Kritik terhadap pasal-pasal penghinaan di dalam hukum pidana
di Indonesia sebenarnya sudah sejak lama disampaikan. Bahkan ada sejumlah upaya
judicial review dilakukan ke Mahkamah Konstitusi untuk menggugurkan hukum
penghinaan. Namun semua upaya tersebut gagal sehingga pasal-pasal hukum yang
menjerat pelaku penghinaan masih terdapat dalam Hukum di Indonesia.
Penghinaan sebagai bentuk perbuatan secara hukum positif
sebenarnya dianggap tidak layak dipertahankan karena mengandung sejumlah cacat
asas. Berikut adalah beberapa penjelasan berkaitan dengan cacat asas hukum dari
pasal-pasal penghinaan :
Pertama. Dilanggarnya asas praduga tak bersalah (presumption
of Innonce). Perbuatan penghinaan yang umumnya dilakukan melalui bentuk ucapan
atau ujaran (lisan maupun tulisan) ketika menjadi delik, pihak yang merasa
dihina sudah menjustifikasi bahwa tertuduh telah bersalah. Hakim yang
menyidangkan perkara penghinaan hanya membutuhkan pengakuan bahwa korban merasa
terhina. Sementara, dalam soal rasa terhina, tentu saja bersifat sangat
subyektif.
Kedua. Penghinaan sebagai perbuatan pidana tidak memiliki
batasan yang jelas (non limitative). Korban tidak memiliki batasan yang jelas
mengenai soal apa sesungguhnya yang menjadi kerugiannya. Jika korban
meyampaikan bahwa kerugiannya adalah nama baiknya tercemar, maka akan sangat
sulit sesungguhnya untuk membuktikan seperti apakah nama yang tercemar
tersebut. Lagi-lagi ini sifatnya akan sangat subyektif.
Ketiga. Pengaturan hukum
penghinaan yang mengandung unsur subyektifitas sangat tinggi, akan muncul
kerentanan dipergunakan sebagai alat untuk balas dendam. Padahal hukum
seharusnya tidak digunakan sebagai sarana untuk melakukan balas dendam.
Korban dari tindakan penghinaan tentu dapat menggunakan
argumentasi bahwa terdapat rasa keadilan
dari diri mereka yang terkoyak sehingga melakukan penuntutan secara hukum untuk
memenuhi rasa keadilan.

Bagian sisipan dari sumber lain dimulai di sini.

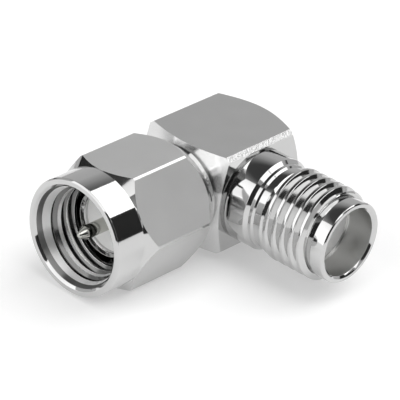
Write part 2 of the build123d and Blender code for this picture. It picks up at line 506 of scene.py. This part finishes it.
def insulator(name, colour):
    """White fluoropolymer: matt, slightly waxy, with a faint mottle."""
    material, tree, shader = node_material(name)
    nodes, links = tree.nodes, tree.links
    shader.inputs["Roughness"].default_value = 0.45
    place = nodes.new("ShaderNodeTexCoord").outputs["Object"]
    mottle = noise(tree, place, scale=2500.0, detail=4.0)
    ramp = nodes.new("ShaderNodeValToRGB")
    ramp.color_ramp.elements[0].color = (*[c * 0.94 for c in colour], 1.0)
    ramp.color_ramp.elements[1].color = (*colour, 1.0)
    links.new(mottle, ramp.inputs["Fac"])
    links.new(ramp.outputs["Color"], shader.inputs["Base Color"])
    add_bump(tree, shader, mottle, strength=0.3, distance=3e-6)
    return material


NICKEL = (0.58, 0.58, 0.578)
nickel_block = metal("nickel_block", NICKEL, 0.07)
nickel_nut = metal("nickel_nut", NICKEL, 0.06)
nickel_turned = metal("nickel_turned", NICKEL, 0.08)
nickel_satin = metal("nickel_satin", (0.60, 0.60, 0.598), 0.36)
nickel_flat = metal("nickel_flat", (0.61, 0.61, 0.608), 0.60)
# Painted shade: the flanks of the nut's thread are far darker than the nickel, for the shade inside the
# nut.
nickel_thread_painted_shade = metal("nickel_thread_painted_shade", (0.17, 0.17, 0.168), 0.16)
# Painted highlight: the crests of the nut's thread are far lighter than the nickel.
nickel_crest_painted_light = metal("nickel_crest_painted_light", (0.90, 0.90, 0.898), 0.20)
# Painted light: the lead-in cone in the nut is far lighter than the nickel; its turning marks are real.
nickel_mouth_painted_light = lathe_marked(metal("nickel_mouth_painted_light", (0.95, 0.95, 0.948), 0.50))
# Painted shade: the wall of the nut's mouth is far darker than the nickel; its turning marks are real.
nickel_entry_painted_shade = lathe_marked(metal("nickel_entry_painted_shade", (0.26, 0.26, 0.258), 0.30))
# Partly painted light: the turned cones of the nut and block are lighter than the nickel, for the light
# they catch; their turning marks are real.
nickel_cone_painted_light = lathe_marked(metal("nickel_cone_painted_light", (0.70, 0.70, 0.698), 0.17))
nickel_milled = metal(
    "nickel_milled",
    (0.54, 0.54, 0.538),
    0.12,
    grain=1.0,
    depth=4.5e-5,
    scale=7000.0,
    stretch=(1.0, 1.3, 0.8),
)
nickel_bore = metal("nickel_bore", (0.62, 0.62, 0.61), 0.30)
contact_metal = metal("contact_metal", (0.50, 0.50, 0.47), 0.09)
spring_steel = metal("spring_steel", (0.5, 0.5, 0.5), 0.2)
solder_metal = metal("solder_metal", (0.6, 0.6, 0.6), 0.3)
ptfe = insulator("ptfe", (0.92, 0.92, 0.91))


# Coupling nut

def nut_polygon():
    """Sides of the bevelled hexagon as (distance, direction angle), and its corner angles."""
    sixth = math.radians(60)
    bevel_distance = NUT_FLAT / math.cos(sixth / 2) - NUT_BEVEL * math.cos(sixth)
    offset = math.tan(sixth / 2) * NUT_FLAT - NUT_BEVEL
    half = sixth / 2 - math.atan2(offset, NUT_FLAT)
    sides = []
    corners = []
    for k in range(6):
        corner = NUT_TURN + sixth * k
        sides += [(NUT_FLAT, corner + sixth / 2), (bevel_distance, corner)]
        corners += [corner - half, corner + half]
    return sides, corners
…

Nama baik yang tercemar akan menimbulkan rasa sakit
hati yang mendalam. Menjadikan hidup korban tidak lagi nyaman. Hanya saja,
kondisi psikologis seperti ini tentu sangat subyektif, tidak akan sama pada
setiap orang. Kerugian dari rasa sakit hati tidak bisa dijelaskan secara
materiil baik dampak individu maupun dampak sosialnya. Berbeda halnya dengan
mereka yang menjadi korban tindakan pidana umum seperti pencurian, perampokan,
pembunuhan atau pemerkosaan.
Pasal penghinaan dan pencemaran nama baik sudah seharusnya
dikeluarkan dari hukum pidana. Negara tentu saja masih bisa menerima pengaduan
dari korban penghinaan dan pencemaran nama baik dengan menyediakan gugatan
perdata sehingga menjadi jelas kerugian yang ingin dimintakan korban kepada pelaku penghinaan.
Dengan demikian akan jelas pula bentuk kerugian yang dialami oleh korban. Memenjarakan badan pelaku penghinaan hanyalah wujud dari balas dendam dan bukan pemenuhan atas rasa keadilan yang terkoyak.